SVSU students score decisive victory in fundraising competition 

Battle of the Valleys culminates with more than $41,000 donated to the Children’s Grief Center of the Great Lakes Bay Region 

While Saginaw Valley State University came out on top of Battle of the Valleys, nonprofit organizations in Midland and Grand Rapids were the big winners of the yearly fundraising competition.  

At the end of the intense weeklong fundraising competition with Grand Valley State University, SVSU held on to the trophy and presented the Children’s Grief Center of the Great Lakes Bay Region a check for $41,765.58. The Children’s Grief Center provides a healing environment for children, teens and their families grieving a death. The Center provides peer support at group gatherings for children and families in Midland, Bay City and Saginaw. 

SVSU Student Association presented the check to the Children’s Grief Center during the SVSU-GVSU football game Saturday. Oct. 2. The home game’s final score was 49-17 in Grand Valley’s favor. 

“It was really rewarding to spearhead Battle this year,” said Josie Koenigsknecht, a communication major from Fowler who co-chaired the initiative with Madeline Lowry, a rehabilitative medicine major from Lake Orion. “Seeing the passion from the community – both on campus and in the surrounding communities – was amazing!” 

Camille Nitschky, executive director of the Children’s Grief Center, was appreciative of the work the SVSU Student Association did to make Battle of the Valleys a success. 

“We have been honored to be the beneficiary this year,” Nitschky said. “Being part of this incredible team ― the Student Association, planning, being on campus to do outreach and create awareness about who we are ― has been an experience we will cherish. Most importantly someone may have learned about our mission and that we are here to support them in their grief and that they are not alone. That’s really the most important thing of all.   

“Thank you to all the students, student organizations, the Greek communities, our amazing SVSU interns, and all the businesses who supported this wonderful event with their time, talents and treasure. We’re here to stay and Battle of the Valleys was just the beginning of the great things we can do together.”  

Koenigsknecht also praised the Children’s Grief Center for its involvement. 

“The Children’s Grief Center was at every event, which was great to see.
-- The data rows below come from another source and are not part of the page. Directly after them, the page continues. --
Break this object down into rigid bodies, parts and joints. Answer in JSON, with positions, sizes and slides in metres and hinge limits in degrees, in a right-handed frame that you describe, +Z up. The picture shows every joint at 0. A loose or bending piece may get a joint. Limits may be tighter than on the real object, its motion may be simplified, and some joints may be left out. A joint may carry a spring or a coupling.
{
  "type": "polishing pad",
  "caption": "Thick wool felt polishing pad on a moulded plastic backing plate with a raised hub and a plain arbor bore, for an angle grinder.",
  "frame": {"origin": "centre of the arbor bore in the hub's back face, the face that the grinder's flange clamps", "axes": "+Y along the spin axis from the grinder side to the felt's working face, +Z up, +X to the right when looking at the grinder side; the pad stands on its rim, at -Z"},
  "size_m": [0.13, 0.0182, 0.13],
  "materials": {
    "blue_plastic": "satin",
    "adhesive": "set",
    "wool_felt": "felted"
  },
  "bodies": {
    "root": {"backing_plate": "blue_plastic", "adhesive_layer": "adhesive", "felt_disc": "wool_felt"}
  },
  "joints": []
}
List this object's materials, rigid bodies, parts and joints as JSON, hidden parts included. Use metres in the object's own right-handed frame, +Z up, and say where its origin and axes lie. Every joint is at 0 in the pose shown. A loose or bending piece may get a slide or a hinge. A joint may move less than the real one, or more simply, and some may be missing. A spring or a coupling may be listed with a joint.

They really engaged with our students and invited them to volunteer at the Children’s Grief Center meetings, and they now have a long list of potential volunteers.” 
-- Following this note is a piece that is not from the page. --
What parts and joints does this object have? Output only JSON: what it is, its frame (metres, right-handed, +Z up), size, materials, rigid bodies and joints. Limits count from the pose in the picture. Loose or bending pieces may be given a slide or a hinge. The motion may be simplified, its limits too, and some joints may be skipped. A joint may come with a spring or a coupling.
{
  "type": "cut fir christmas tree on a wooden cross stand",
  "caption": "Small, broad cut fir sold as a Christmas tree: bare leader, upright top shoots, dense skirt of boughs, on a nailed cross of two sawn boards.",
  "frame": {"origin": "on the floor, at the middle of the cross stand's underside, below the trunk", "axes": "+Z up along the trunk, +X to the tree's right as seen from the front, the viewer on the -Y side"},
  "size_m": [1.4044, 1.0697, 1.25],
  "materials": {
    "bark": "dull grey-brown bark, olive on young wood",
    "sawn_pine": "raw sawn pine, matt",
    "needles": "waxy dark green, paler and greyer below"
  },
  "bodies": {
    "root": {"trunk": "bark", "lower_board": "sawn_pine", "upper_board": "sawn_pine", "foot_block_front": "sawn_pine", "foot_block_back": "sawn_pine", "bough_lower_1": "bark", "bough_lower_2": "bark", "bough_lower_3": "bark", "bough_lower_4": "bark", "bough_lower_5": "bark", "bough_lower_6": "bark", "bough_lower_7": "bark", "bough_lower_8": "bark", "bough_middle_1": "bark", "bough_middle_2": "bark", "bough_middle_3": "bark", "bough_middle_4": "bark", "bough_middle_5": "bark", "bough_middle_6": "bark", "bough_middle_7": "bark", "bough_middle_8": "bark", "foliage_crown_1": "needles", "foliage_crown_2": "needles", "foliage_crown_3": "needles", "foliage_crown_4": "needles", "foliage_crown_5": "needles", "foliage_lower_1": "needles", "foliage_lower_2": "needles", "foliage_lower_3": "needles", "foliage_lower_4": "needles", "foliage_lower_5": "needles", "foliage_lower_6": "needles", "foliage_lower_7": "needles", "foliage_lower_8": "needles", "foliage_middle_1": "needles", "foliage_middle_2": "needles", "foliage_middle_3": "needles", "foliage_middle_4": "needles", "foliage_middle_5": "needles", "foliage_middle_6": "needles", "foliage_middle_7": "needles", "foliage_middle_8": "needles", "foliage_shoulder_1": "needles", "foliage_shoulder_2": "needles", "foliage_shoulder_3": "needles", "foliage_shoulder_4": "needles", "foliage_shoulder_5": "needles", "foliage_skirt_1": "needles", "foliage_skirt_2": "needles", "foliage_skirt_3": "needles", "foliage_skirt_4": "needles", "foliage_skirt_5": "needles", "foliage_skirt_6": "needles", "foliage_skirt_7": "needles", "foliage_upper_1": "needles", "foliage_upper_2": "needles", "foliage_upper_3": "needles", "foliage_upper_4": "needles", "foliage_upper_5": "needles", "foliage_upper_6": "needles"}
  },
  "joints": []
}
Nitschky and her team valued the opportunity to participate. “We loved being part of the everyday outreach on campus. Being able to share our mission with students, pass out our little heart pins and witness the engagement of the entire student body in raising awareness and funds for our grief center was amazing.” 

She said the Center will use the funds to directly support the groups in Bay City, Midland and Saginaw, and also to purchase supplies and to provide onsite peer support school grief groups, including a group at SVSU, for students who have experienced a death. Further, the funds will help the Center meet a matching grant of $100,000 from the Herbert H. and Grace A. Dow Foundation. 

Battle of the Valleys harnesses the friendly rivalry between SVSU and GVSU to raise funds for charitable organizations in each university’s respective community. After GVSU stepped down from the competition in 2019, SVSU continued the fundraising initiative as “Battle of the Valley.” In 2021, GVSU re-joined the competition, and the friendly rivalry was back in action. 

This year, SVSU’s fundraising total eclipsed the total of the last two years combined. This was the 14th year that SVSU won the competition, which began in 2003. In 2019 and 2020, SVSU held its own fundraising effort because GVSU had withdrawn from the competition.  

Koenigsknecht suspects Grand Valley’s re-entry into the competition may be part of the reason for this year’s outstanding success. 

"We had a huge jump from last year,” she said, “which may be because Grand Valley is back in the competition and more students are back on campus.”